▶ **EXERCISE REQUIREMENTS**
Repeat the material exactly, leaving nothing out.

▶ **GIVEN MATERIAL**
[start]

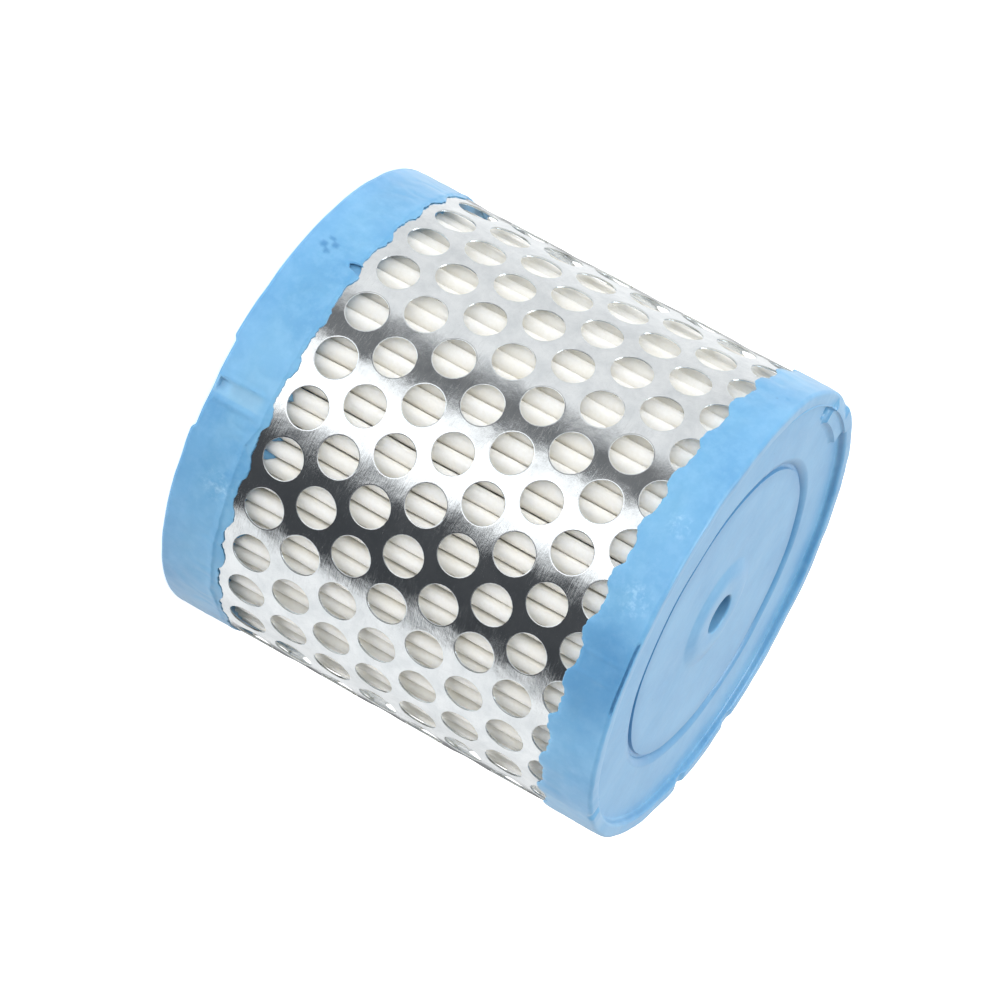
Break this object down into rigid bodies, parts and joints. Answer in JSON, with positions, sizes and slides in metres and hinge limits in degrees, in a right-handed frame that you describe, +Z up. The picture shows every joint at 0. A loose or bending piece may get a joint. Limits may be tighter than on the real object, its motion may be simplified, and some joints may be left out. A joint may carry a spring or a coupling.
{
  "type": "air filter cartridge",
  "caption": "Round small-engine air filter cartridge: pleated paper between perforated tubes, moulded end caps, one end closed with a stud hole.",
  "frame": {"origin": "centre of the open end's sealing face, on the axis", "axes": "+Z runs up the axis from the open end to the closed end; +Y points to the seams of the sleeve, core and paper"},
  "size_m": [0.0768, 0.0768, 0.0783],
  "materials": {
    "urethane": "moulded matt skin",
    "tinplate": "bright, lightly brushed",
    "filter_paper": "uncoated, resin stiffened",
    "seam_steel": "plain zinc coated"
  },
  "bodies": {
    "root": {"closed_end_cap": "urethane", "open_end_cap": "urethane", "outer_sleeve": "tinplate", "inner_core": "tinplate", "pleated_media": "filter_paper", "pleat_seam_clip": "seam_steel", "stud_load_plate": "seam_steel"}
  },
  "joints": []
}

[end]

▶ **SOLUTION TO THIS TASK**
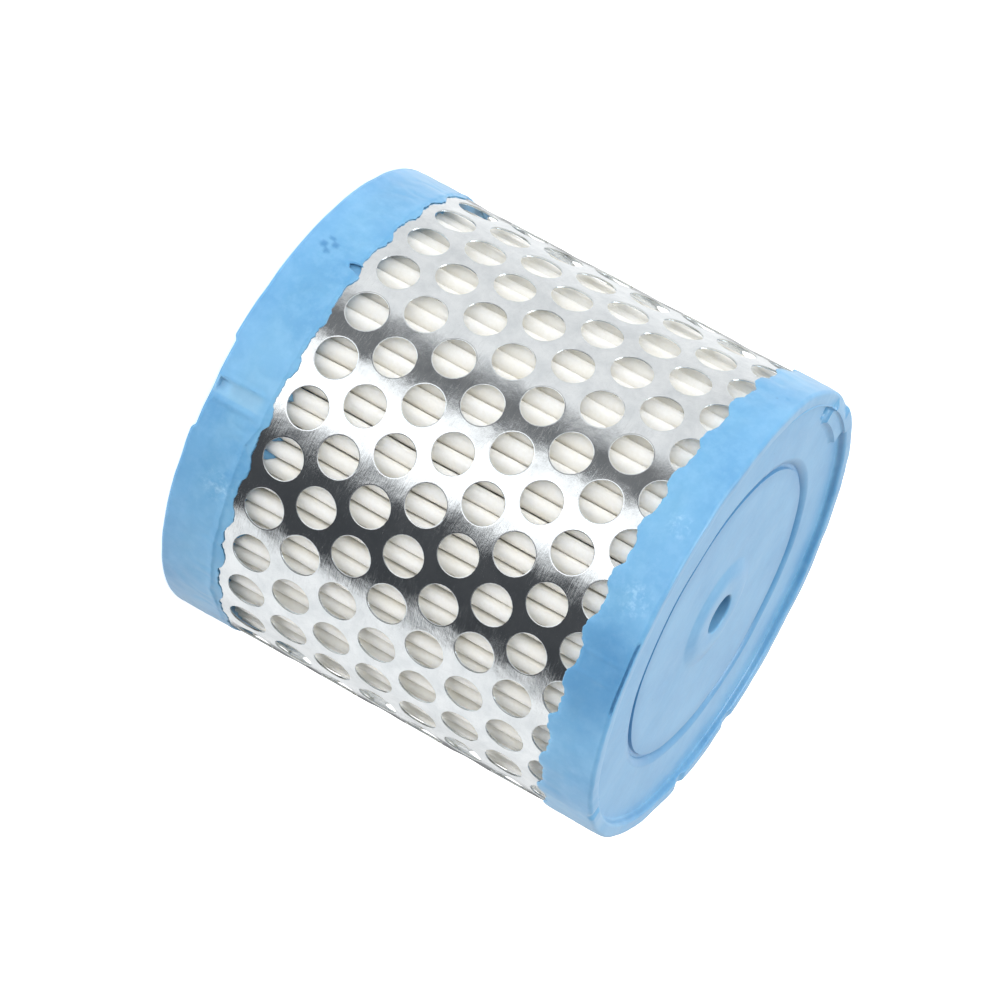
Break this object down into rigid bodies, parts and joints. Answer in JSON, with positions, sizes and slides in metres and hinge limits in degrees, in a right-handed frame that you describe, +Z up. The picture shows every joint at 0. A loose or bending piece may get a joint. Limits may be tighter than on the real object, its motion may be simplified, and some joints may be left out. A joint may carry a spring or a coupling.
{
  "type": "air filter cartridge",
  "caption": "Round small-engine air filter cartridge: pleated paper between perforated tubes, moulded end caps, one end closed with a stud hole.",
  "frame": {"origin": "centre of the open end's sealing face, on the axis", "axes": "+Z runs up the axis from the open end to the closed end; +Y points to the seams of the sleeve, core and paper"},
  "size_m": [0.0768, 0.0768, 0.0783],
  "materials": {
    "urethane": "moulded matt skin",
    "tinplate": "bright, lightly brushed",
    "filter_paper": "uncoated, resin stiffened",
    "seam_steel": "plain zinc coated"
  },
  "bodies": {
    "root": {"closed_end_cap": "urethane", "open_end_cap": "urethane", "outer_sleeve": "tinplate", "inner_core": "tinplate", "pleated_media": "filter_paper", "pleat_seam_clip": "seam_steel", "stud_load_plate": "seam_steel"}
  },
  "joints": []
}